SmurfButcher Bob's Journal: A Pauli game

Pauli's exclusion. Naievely put, two things cannot share the same state. Simple.

Let's tweak it a little, and see what happens in a given case. And yes, I do have an agenda with this. In no way do I suggest that any of this is correct, or relevent. It *will* be consistent relative to itself, however.

We're going to change Pauli to include the object in question - no two states the same, which includes the object itself. Once it is in a given state, it *must* change.

Now, let's make a 5-space. It'll be our typical XYZ, plus a B that we don't perceive (which is just a plain-old axis, just like X and Y and Z, and it is orthogonal to them), and a time (which is also just a plain old axis, orthogonal to the rest).

Let's stuff a singularity S at our origin. Our universe is born, we now have an object, and it has "state" as defined by our space. There's a problem - S has state, and our modified Pauli says it has to change. So, it moves. How far? How fast? Well, far and fast enough that it'll resolve the exclusion - per "tick" of the clock, it'll move its own radius from where it was. Also note it cannot go backwards - that "state" is already occupied.

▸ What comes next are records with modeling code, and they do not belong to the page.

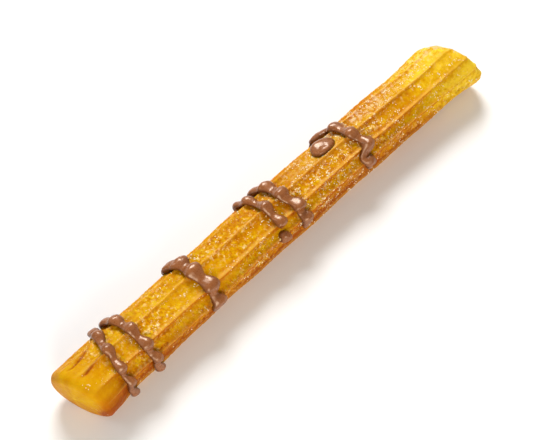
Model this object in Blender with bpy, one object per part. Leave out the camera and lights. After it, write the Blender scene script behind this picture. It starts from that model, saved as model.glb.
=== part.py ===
"""A churro: a stick of fried dough with nine thin ridges, under a drizzle of milk chocolate.

The stick lies along +X on the plane z = 0, with its near end at -X. Angles around it are
measured from straight up, and grow towards the front, -Y.
"""

import math

import bmesh
import bpy
from mathutils import Vector

# The stick, in metres.
LENGTH = 0.1926  # between the middles of the two end faces
NEAR_RADIUS = 0.0117  # over the ridges, at the near end
BODY_RADIUS = 0.0109
WAIST_RADIUS = 0.0110
FAR_RADIUS = 0.0118
RADII = ((0, NEAR_RADIUS), (0.25, BODY_RADIUS), (0.88, WAIST_RADIUS), (1, FAR_RADIUS))
BOW = 0.0014  # sideways bend of the whole stick
SINK = 0.0011  # how far the lowest ridges are pressed flat
END_SLANT = 0.0036  # the near end's face leans by this much on each side
FAR_SLANT = 0.0044  # and the far end's by this much
FAR_SLANT_FROM = 0.8  # the share of the length where the lean begins to change
END_DOME = 0.0008
# Rounding where the side turns into an end face: its mean, how much larger it is at its
# largest, and where that is, in degrees from the front of the top.
NEAR_CORNER = (0.0028, 0.0016, -60)
FAR_CORNER = (0.0038, 0.0012, -30)
CORNER_ZONE = 0.0065  # the length at each end that the rounding may take

# The ridges: degrees around the stick, seen from the near end, and their shape in metres.
RIDGES = (-41, -4, 40, 74, 116, 158, 199, 239, 279)
RIDGE_HEIGHT = 0.0010
RIDGE_WIDTH = 0.18  # of half the gap between two ridges
FLUTE_SAG = 0.0005  # hollow of the wide flutes between them
TOP_FRONT = math.radians(22)  # the side towards which the ridges crowd at the ends
NEAR_CROWDING = math.radians(6)
FAR_CROWDING = math.radians(10)
CROWDING_ENDS = (0.35, 0.60)  # the shares of the length between which they don't crowd
RIDGE_SWAY = math.radians(1.2)
RIDGE_RISE = 0.075  # the share of the length over which the ridges rise at the near end
RIDGE_SINK_FROM = 0.82  # the share where they begin to sink towards the far end
RIDGE_LOSS = 0.6  # and how much of them is gone there
# How far ridges bend aside along the stick, by ridge: a share of the length, and degrees.
RIDGE_BENDS = {
    1: ((0.30, 0), (0.42, 2), (0.64, 2), (0.80, 0)),
    2: ((0.35, 0), (0.43, -1.5), (0.60, -5), (0.68, -5), (0.80, 0), (1.00, -3)),
    3: ((0.20, 0), (0.42, -7), (0.60, -11.5), (0.80, -8.5), (1.00, -6)),
    4: ((0.35, 0), (0.62, -10), (0.80, -12), (0.93, -20)),
    5: ((0.60, 0), (0.93, -20)),
    6: ((0.60, 0), (0.93, -8)),
}
SWELL = 0.00015  # slow unevenness of the skin
NEAR_LOBE = 0.0010  # fuller lobes low on the front, at each end
FAR_LOBE = 0.0008
NEAR_LOBE_FALL = (0.02, 0.1)  # shares of the length over which the lobes come and go
FAR_LOBE_RISE = (0.92, 0.99)
LOW_FRONT = math.radians(102)
LOW_FRONT_REACH = math.radians(26)
BULGE = 0.0003  # smaller bulges that follow the near lobe
BULGE_PITCH = 0.0265
BULGE_FALL = (0.3, 0.45)

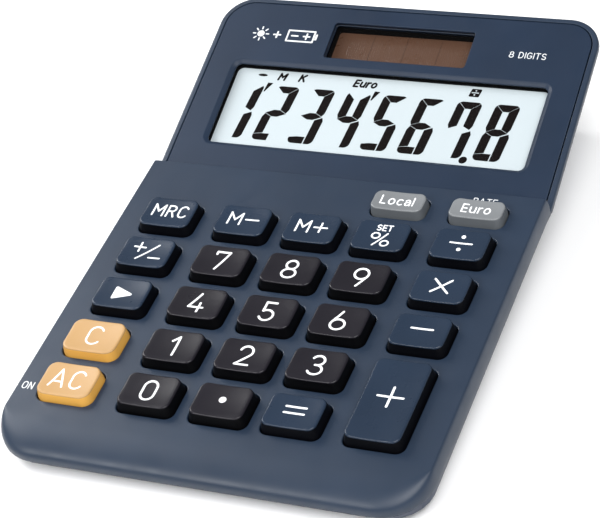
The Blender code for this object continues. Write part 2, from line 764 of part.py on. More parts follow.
def lower_case_tray():
    sections = [
        case_bottom(CASE_CHAMFER, FLOOR),
        case_bottom(0, FLOOR + CASE_CHAMFER),
        case_top(CASE_INSET, GAP),
        case_top(CASE_INSET + CASE_WALL, GAP),
        case_bottom(CASE_WALL * 0.8, FLOOR + FLOOR_SKIN),
    ]
    return loft_mesh("lower_case", sections)


def case_inner_shapes():
    """Screw posts, the battery bay's block and the two ribs that carry the board."""
    base = FLOOR + FLOOR_SKIN / 2
    shapes = [rod(x, y, base, seat + POST_ABOVE_SEAT, POST_RADIUS) for _, x, y, seat, _ in screw_places()]
    shapes.append(loft_mesh("bay", box_sections(BAY_HALF_X, *BAY_Y, base, BAY_TOP, 0.0020)))
    rib_front = DECK_Y + 0.016
    rib_rear = DECK_Y + 0.088
    rib_half = 0.0006
    for x in (-0.0320, 0.0320):
        sections = []
        for y in (rib_front, rib_rear):
            top = (deck_matrix() @ Vector((0, y - DECK_Y, BOARD_BOTTOM - GAP))).z
            left = x - rib_half
            right = x + rib_half
            sections.append([(left, y, base), (right, y, base), (right, y, top), (left, y, top)])
        shapes.append(loft_mesh("rib", sections))
    return shapes


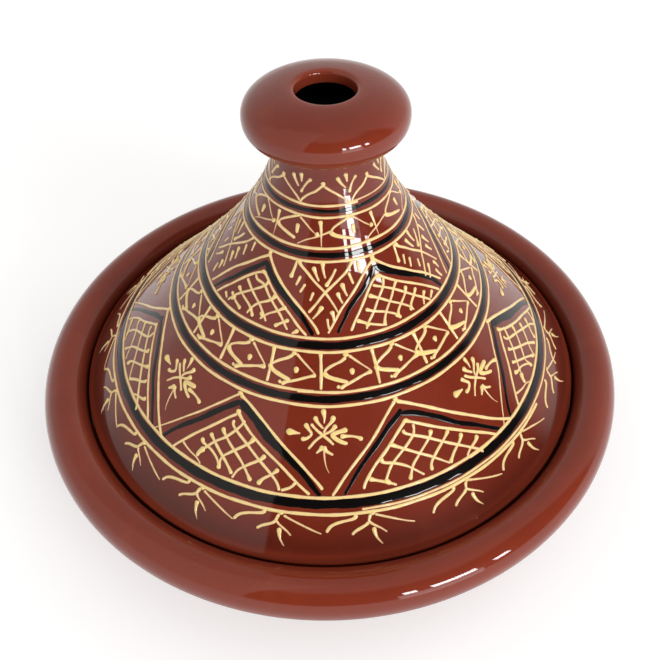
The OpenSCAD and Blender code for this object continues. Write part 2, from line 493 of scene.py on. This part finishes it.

Note that it doesn't matter what direction it goes - any will do. Just for yucks, let's say it initially started moving along B. We can easily have picked X or Y, but let's pick B.

Within the XYZ subspace, S isn't moving. Neat, huh? That's why we picked B.

So, let's give our little friend a kick in the pants. We induce a small velocity along X.

Question - it's been trucking along B in order to resolve the exclusion, at the rate of one radius per tick. Now that there's an X componant to it's velocity, does it need to travel along "B" a full radius?

Nope, it doesn't. "Speed" along B will decrease. In fact, if we "kick" up the speed along X to the point where S is now moving "one radius per tick", any speed along B will go to zero, won't it? After all, the displacement "per tick" along X is now adequate to fully resolve our exclusion.

So, we've created an interesting game which effectively has a similar rule to one in real life - there's no such thing as a standing wave.

We can expand our game a little bit - let's get rid of B.

Instead, let's say S initially "decided" to start travelling along T. How far, how fast? Again, one radius. (Yeah, I know there's a contradiction floating around here in regards to the definition of Time. If we're allowed to neglect friction, we can neglect this too. We're demonstrating a concept.)

So, S is cruising along T... and again, within our XYZ subspace, you and I would not perceive it as moving. We start our displacement along X - and S slows down along the T axis. How much? Well, Pythagoras solved that one - a^2 + b^2 = c^2. Keep pushing S faster along X, and displacement along T slows down even further. Finally reach the speed along X that resolves the exclusion? Displacement along T stops dead in its tracks. S is still moving, though, you'd better believe it.

Let's modify our game once again. By virtue of the exclusion, we've effectively asserted that S must move one radius per tick. The result, when XYZT is viewed as "flat" and "static" (unchanging) is that S is a long smear. There is no "time" in this view; all of the positions of S are kinda glued together to form a solid extrusion.

We're going to add a new assertion - when our space is viewed this way, S must be *continuous*. No gaps, breaks, cuts, jumps. Switching back to our "more normal" 3-space + time, this means that S *must* move one radius per tick, never slower, and *never faster*.

Moving faster, after all, would cause a break in the continuity we just defined.

So, let's replay our game one more time. Add speed along X, and T slows down etc. Keep going faster along X until displacement along T stops. Try to go even faster along X - and you can't, you'd "break" the smear (extrusion).

Do NOT try to apply this game to real life; the first thing you'll notice is that, if you *reduce* the speed along X, the exclusion must be resolved by a displacement along another axis - and no duh, that's the whole point of the game. But you'll notice that there is no rule for *which* axis that'll get picked - B, Y and Z are all just as likely. We don't observe that in real life, though - when I hit the brakes on my car, it doesn't usually start sliding sideways or flying. Usually.

Still, it's interesting to see the effect.

If you're *really* bored, (and I mean **really**), follow up on the a^2 + b^2 = c^2 thing. It'd be merely an exercise, but attempting to relate it to inertia / mass increases at relativistic speeds might be fun (even if futile).